Source: Times Property, Saturday 1 September 2018
Transfer fees: HC blow to hsg socs
In a setback to housing societies who get members to make a ‘voluntary donation’ at the time of sale of flat, the Bombay high court has ruled such payments are illegal. A housing society cannot recover excessive transfer fee from a member under the guise of ‘voluntary donation’, the court has ruled. Thirteen years after a Pune resident had claimed he was pressured to pay around Rs 5 lakh as a voluntary donation if he wanted to sell his bungalow property, justice Mridula Bhatkar ordered the housing society to refund the amount with interest. “A cooperative housing society..… is not expected to indulge in profiteering from members and, if such amount is earned, then it is taxable under the law.

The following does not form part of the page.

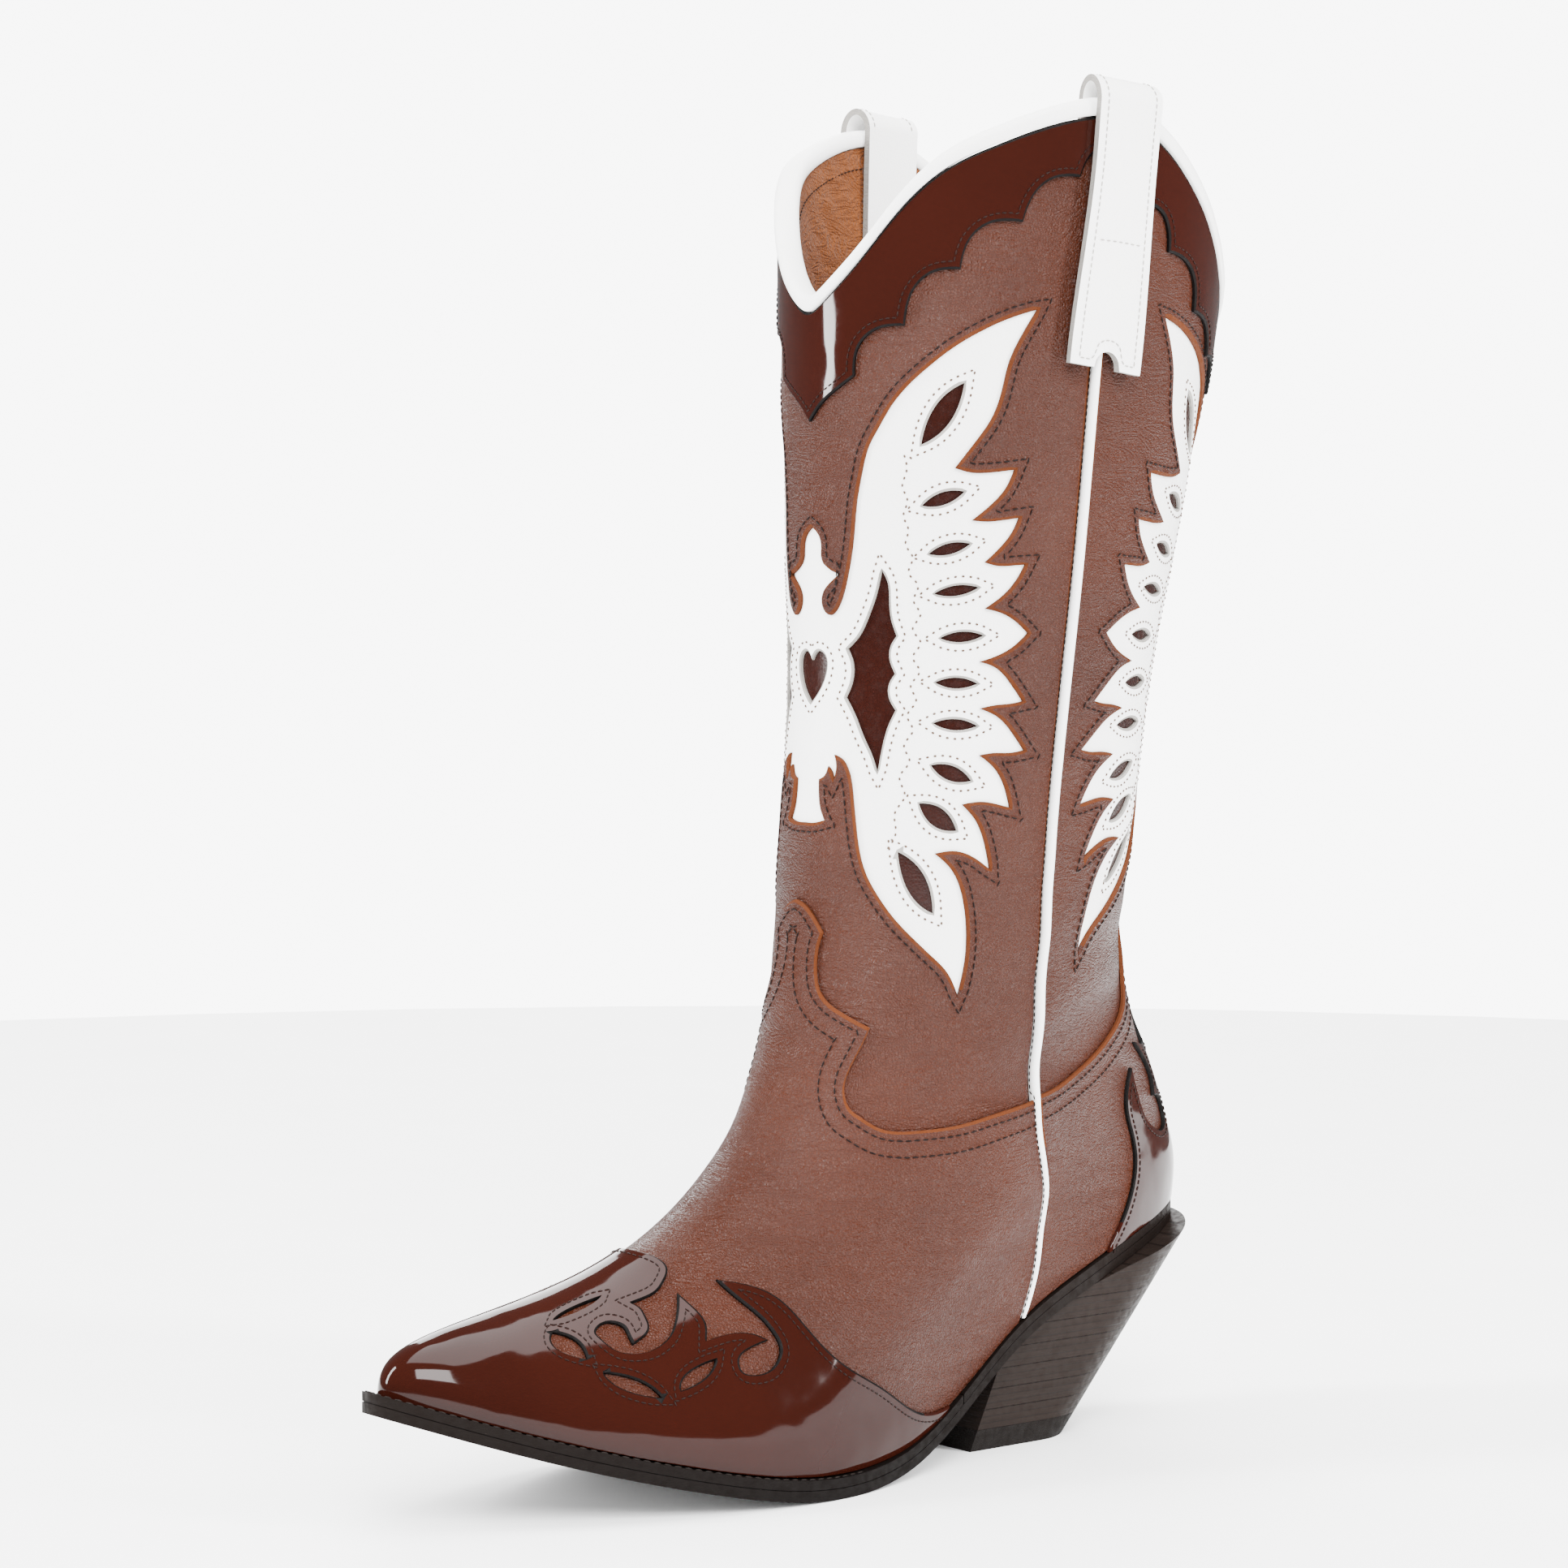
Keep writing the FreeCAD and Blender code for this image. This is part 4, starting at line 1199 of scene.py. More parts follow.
    def inlay(self, fitter: Fitter, half: Half, side: str) -> None:
        """White sheet with its openings, and the dark sheet behind it.

        Args:
            fitter: puts each mesh into the scene as a piece.
            half: front or back half of the shaft.
            side: name of the half, for the pieces' names.
        """
        top = Spline((0, .4, .9), (.80, .862, .892))
        share = np.linspace(-self.inlay_span, self.inlay_span, 120)
        high = top(np.abs(share))
        low = np.full_like(share, self.inlay_low)
        rise = np.linspace(low[0], high[0], 110)[1:-1]
        edge = np.full_like(rise, self.inlay_span)
        loop = np.concatenate([
            np.stack([self.turn(half, share, low), low], 1),
            np.stack([self.turn(half, edge, rise), rise], 1),
            np.stack([self.turn(half, share, high), high], 1)[::-1],
            np.stack([self.turn(half, -edge, rise), rise], 1)[::-1],
        ])
        sheet = cut_sheet([loop] + self.wing.cut_outs(half), SHAFT_CHART, 3.4, -1.25, -2.3, 0.7, 0.35, 0.0)
        fitter.fit(sheet, f"wing_leather_{side}", ("kid_white", "kid_edge"),
                   (f"wing_inlay_{side}",))
        part = np.linspace(0, 1, 60)[None, :]
        columns = np.linspace(-0.9, 0.9, 60)[:, None]
        level = 0.385 + (top(np.abs(columns)) - 0.387) * part
        turn = self.turn(half, columns, level)
        backing = slab(*(FORM.place(turn, level, face) for face in self.backing_faces))
        fitter.fit(backing, f"wing_backing_{side}", ("backing_dark",),
                   (f"inlay_backing_{side}",))

    def lining(self, fitter: Fitter, half: Half, side: str) -> None:
        """Tan lining with slack wrinkles, and the row of its facing under the rim.

        Args:
            fitter: puts each mesh into the scene as a piece.
            half: front or back half of the shaft.
            side: name of the half, for the pieces' names.
        """
        turn, level = self.grid(half, self.lining_span, HEM, (110, 130))
        wave = 2 * np.pi
        slack = 0.35 * np.sin(wave * (46 * level + 2.2 * np.sin(wave * 3 * turn) + 5 * turn))
        slack = slack * (0.5 + 0.5 * np.sin(wave * (9 * turn + 4 * level)))
        slack += 0.5 * np.sin(wave * (7 * level - 4 * turn)) * np.sin(wave * (6 * turn + 2))
        slack *= ramp(level, 0.3, 0.5) * ramp(self.topline[half](0) + 0.11 - level, 0.0, 0.03)
        outer = FORM.place(turn, level, self.lining_faces[0])
        inner = FORM.place(turn, level, self.lining_faces[1] + np.minimum(slack, 0.45))
        fitter.fit(slab(outer, inner), f"shaft_lining_leather_{side}", ("lining_tan",),
                   (f"shaft_lining_{side}",))
        share = np.linspace(-0.99, 0.99, 200)
        line = self.rim(half, share) - self.facing_drop
        turn = self.turn(half, share, line)
        row = FINE_THREAD.along(FORM.place(turn, line, self.facing_row), -FORM.slopes(turn, line)[2])
        fitter.fit(row, f"lining_seam_{side}", ("thread_brown",))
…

There is no bar on any member to pay a donation to the society, but it should be voluntary,” said Justice Bhatkar.
The judge remarked housing societies were known to charge extra from members. “Different ways are invented to earn more than legally permissible charges,” the judge said. The HC directed the society to refund Rs 4.75 lakh along with 8% interest from 2005. In the present case, a former member had accused Alankar Sahkari Cooperative Housing Society of forcing him to make a donation. The member claimed he was facing financial distress and hence had decided to sell the bungalow plot in the housing society. The committee, he claimed, sought a donation of Rs 5 lakh for their approval. The high court judge said, “A person facing financial crises will not donate Rs 5 lakh. There is a ceiling of Rs 25,000 for transfer fees.